# start of SUPPLIED MATERIAL

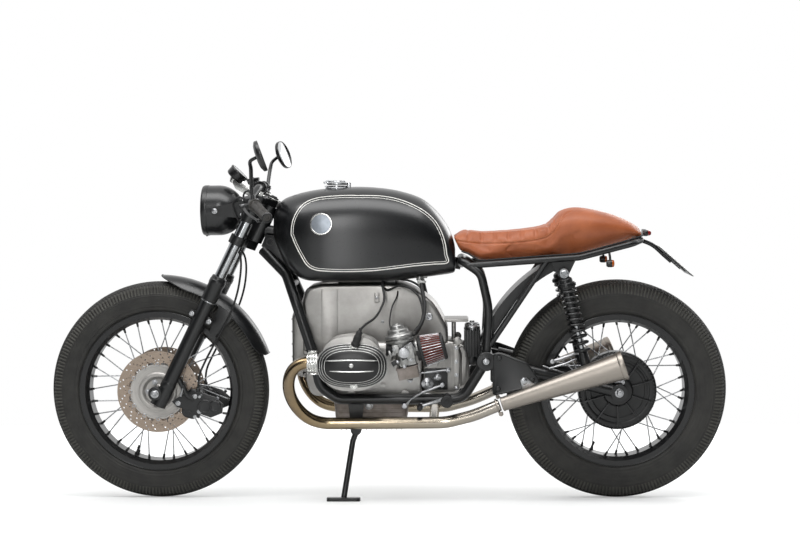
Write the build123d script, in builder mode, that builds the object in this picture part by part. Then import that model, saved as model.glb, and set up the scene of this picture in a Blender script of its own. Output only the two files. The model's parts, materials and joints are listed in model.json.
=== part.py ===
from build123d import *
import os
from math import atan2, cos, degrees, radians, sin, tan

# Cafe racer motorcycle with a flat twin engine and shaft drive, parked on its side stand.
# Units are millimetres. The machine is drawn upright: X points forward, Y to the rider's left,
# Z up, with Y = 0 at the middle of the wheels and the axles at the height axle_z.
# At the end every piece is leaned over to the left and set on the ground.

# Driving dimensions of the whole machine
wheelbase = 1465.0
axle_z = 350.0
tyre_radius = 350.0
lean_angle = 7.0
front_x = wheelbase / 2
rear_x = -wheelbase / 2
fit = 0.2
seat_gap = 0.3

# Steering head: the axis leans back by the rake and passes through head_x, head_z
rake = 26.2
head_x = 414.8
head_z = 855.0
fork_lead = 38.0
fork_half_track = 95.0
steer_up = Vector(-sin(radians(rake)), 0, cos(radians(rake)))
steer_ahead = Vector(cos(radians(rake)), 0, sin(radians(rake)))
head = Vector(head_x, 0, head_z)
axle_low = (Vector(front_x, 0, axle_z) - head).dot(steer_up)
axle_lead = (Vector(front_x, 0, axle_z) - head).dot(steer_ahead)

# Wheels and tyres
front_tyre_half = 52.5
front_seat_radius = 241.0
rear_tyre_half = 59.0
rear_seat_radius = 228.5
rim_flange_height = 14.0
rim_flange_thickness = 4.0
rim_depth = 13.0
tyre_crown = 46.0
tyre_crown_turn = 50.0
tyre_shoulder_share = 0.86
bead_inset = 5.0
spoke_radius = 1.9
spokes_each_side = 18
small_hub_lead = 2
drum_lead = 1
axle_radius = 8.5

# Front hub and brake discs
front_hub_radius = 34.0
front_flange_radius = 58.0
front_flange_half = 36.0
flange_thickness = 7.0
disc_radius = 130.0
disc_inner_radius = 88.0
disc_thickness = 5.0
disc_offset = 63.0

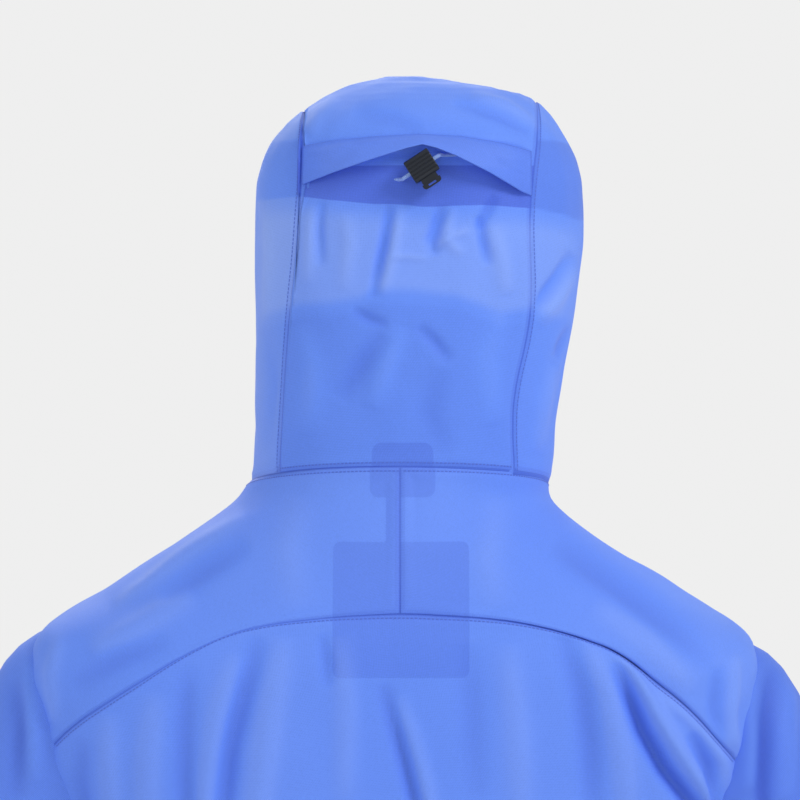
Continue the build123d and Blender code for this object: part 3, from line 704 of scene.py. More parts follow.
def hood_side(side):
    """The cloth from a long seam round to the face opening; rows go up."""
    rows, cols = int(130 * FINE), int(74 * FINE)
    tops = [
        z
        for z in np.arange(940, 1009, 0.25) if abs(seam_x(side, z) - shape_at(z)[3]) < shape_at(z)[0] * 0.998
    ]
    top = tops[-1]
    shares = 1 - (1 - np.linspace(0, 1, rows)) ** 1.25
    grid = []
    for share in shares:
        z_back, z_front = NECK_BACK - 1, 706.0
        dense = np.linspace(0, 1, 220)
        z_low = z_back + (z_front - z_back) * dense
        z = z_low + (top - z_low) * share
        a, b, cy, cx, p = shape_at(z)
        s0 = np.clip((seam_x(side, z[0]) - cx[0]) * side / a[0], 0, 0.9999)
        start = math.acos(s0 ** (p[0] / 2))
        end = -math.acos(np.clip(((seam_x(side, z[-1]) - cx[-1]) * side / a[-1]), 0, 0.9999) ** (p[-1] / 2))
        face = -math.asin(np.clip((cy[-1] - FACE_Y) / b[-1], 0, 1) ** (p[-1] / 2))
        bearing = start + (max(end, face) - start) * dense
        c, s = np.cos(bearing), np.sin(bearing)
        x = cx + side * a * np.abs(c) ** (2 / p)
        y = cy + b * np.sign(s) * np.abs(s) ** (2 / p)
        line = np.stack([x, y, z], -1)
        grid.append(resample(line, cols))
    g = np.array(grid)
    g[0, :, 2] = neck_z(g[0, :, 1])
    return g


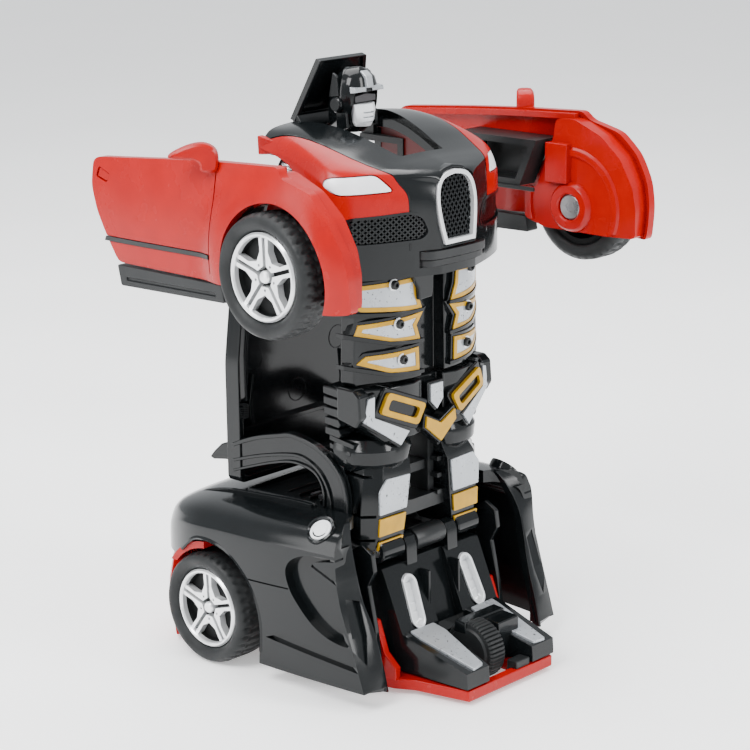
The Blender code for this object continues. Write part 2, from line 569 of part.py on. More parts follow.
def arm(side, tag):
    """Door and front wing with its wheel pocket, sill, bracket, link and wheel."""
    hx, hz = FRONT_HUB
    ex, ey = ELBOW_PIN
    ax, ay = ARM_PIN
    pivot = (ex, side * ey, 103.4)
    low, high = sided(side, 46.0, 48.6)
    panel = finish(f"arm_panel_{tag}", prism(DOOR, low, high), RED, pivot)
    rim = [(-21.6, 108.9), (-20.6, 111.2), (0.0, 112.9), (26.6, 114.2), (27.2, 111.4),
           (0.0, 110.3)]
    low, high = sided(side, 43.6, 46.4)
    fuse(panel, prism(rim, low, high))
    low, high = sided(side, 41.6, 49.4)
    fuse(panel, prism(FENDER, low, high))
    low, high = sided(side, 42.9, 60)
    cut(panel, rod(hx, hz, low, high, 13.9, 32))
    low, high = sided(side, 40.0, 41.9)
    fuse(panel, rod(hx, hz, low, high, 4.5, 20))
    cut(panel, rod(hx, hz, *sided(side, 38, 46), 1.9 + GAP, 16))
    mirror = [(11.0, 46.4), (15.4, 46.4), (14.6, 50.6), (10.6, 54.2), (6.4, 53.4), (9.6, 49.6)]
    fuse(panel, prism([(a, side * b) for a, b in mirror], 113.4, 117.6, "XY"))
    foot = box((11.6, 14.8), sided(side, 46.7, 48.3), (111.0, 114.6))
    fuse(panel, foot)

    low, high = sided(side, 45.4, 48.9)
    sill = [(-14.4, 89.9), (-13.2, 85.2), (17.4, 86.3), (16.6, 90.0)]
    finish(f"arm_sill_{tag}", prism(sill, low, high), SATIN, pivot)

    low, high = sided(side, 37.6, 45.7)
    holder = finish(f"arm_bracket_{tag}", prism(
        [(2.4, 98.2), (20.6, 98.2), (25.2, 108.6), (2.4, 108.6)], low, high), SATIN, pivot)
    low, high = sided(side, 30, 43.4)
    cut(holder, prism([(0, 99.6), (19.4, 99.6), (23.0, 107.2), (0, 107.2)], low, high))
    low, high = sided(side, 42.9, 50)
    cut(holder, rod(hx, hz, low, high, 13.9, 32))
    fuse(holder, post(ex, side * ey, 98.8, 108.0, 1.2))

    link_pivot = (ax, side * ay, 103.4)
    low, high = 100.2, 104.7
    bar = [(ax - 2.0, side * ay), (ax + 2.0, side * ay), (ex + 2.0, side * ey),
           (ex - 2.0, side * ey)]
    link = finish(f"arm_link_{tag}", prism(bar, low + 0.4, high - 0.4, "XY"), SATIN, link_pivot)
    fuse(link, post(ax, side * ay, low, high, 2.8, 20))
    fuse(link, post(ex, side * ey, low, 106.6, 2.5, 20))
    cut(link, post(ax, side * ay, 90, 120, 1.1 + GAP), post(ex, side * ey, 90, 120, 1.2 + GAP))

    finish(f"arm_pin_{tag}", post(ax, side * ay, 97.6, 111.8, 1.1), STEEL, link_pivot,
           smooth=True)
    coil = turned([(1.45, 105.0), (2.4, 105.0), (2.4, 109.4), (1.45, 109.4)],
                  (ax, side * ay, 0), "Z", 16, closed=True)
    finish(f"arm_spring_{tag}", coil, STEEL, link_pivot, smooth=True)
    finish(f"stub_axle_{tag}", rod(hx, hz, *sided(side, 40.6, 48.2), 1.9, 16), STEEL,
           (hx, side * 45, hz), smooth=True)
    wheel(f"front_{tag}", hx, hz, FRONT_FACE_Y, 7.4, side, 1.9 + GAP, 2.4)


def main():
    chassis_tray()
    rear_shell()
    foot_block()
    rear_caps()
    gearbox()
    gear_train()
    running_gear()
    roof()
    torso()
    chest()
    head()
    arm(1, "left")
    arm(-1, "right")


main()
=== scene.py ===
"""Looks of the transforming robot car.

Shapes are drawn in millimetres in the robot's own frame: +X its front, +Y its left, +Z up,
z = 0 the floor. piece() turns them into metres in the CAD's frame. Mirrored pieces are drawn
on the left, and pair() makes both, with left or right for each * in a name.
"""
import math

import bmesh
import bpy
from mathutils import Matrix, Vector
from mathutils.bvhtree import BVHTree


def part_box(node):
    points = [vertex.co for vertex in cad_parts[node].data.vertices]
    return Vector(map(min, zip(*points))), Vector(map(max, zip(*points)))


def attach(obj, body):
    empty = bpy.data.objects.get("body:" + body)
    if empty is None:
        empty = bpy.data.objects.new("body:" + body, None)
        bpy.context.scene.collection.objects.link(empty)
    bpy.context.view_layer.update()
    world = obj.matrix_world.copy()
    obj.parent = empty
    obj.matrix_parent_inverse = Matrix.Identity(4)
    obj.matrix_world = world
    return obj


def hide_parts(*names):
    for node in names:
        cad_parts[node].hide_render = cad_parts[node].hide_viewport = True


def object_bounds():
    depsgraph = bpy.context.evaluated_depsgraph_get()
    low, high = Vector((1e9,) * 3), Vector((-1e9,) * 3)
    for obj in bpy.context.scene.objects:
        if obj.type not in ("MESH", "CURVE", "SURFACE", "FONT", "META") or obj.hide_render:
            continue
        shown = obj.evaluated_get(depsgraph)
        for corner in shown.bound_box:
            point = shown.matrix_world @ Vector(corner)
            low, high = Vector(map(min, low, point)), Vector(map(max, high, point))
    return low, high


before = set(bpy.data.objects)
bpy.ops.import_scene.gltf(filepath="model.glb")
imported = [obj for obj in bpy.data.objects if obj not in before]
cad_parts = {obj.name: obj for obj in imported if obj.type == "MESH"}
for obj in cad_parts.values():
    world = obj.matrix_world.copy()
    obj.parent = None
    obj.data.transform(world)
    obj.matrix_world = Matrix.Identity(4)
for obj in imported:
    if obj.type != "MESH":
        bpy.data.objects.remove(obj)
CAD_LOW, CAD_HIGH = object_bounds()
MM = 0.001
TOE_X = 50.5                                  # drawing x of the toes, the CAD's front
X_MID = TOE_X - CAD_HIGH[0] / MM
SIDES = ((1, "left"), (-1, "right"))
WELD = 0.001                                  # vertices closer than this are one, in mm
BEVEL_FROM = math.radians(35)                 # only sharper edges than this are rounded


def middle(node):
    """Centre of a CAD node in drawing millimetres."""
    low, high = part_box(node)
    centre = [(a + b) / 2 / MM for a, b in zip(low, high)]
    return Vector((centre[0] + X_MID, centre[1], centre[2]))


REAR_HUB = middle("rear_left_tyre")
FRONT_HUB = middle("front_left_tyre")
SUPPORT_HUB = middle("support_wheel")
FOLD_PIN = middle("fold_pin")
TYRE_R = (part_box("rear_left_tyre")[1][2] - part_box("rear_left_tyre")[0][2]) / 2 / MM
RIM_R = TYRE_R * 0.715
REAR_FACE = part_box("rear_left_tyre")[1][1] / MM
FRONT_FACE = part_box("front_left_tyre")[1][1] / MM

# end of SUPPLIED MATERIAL

### THE TASK:
Starting at the line that contains "foot_block()", set down every line up to and including the line that contains "obj.parent = None", exactly as given, and no other line.

### FULL OUTPUT:
    foot_block()
    rear_caps()
    gearbox()
    gear_train()
    running_gear()
    roof()
    torso()
    chest()
    head()
    arm(1, "left")
    arm(-1, "right")


main()
=== scene.py ===
"""Looks of the transforming robot car.

Shapes are drawn in millimetres in the robot's own frame: +X its front, +Y its left, +Z up,
z = 0 the floor. piece() turns them into metres in the CAD's frame. Mirrored pieces are drawn
on the left, and pair() makes both, with left or right for each * in a name.
"""
import math

import bmesh
import bpy
from mathutils import Matrix, Vector
from mathutils.bvhtree import BVHTree


def part_box(node):
    points = [vertex.co for vertex in cad_parts[node].data.vertices]
    return Vector(map(min, zip(*points))), Vector(map(max, zip(*points)))


def attach(obj, body):
    empty = bpy.data.objects.get("body:" + body)
    if empty is None:
        empty = bpy.data.objects.new("body:" + body, None)
        bpy.context.scene.collection.objects.link(empty)
    bpy.context.view_layer.update()
    world = obj.matrix_world.copy()
    obj.parent = empty
    obj.matrix_parent_inverse = Matrix.Identity(4)
    obj.matrix_world = world
    return obj


def hide_parts(*names):
    for node in names:
        cad_parts[node].hide_render = cad_parts[node].hide_viewport = True


def object_bounds():
    depsgraph = bpy.context.evaluated_depsgraph_get()
    low, high = Vector((1e9,) * 3), Vector((-1e9,) * 3)
    for obj in bpy.context.scene.objects:
        if obj.type not in ("MESH", "CURVE", "SURFACE", "FONT", "META") or obj.hide_render:
            continue
        shown = obj.evaluated_get(depsgraph)
        for corner in shown.bound_box:
            point = shown.matrix_world @ Vector(corner)
            low, high = Vector(map(min, low, point)), Vector(map(max, high, point))
    return low, high


before = set(bpy.data.objects)
bpy.ops.import_scene.gltf(filepath="model.glb")
imported = [obj for obj in bpy.data.objects if obj not in before]
cad_parts = {obj.name: obj for obj in imported if obj.type == "MESH"}
for obj in cad_parts.values():
    world = obj.matrix_world.copy()
    obj.parent = None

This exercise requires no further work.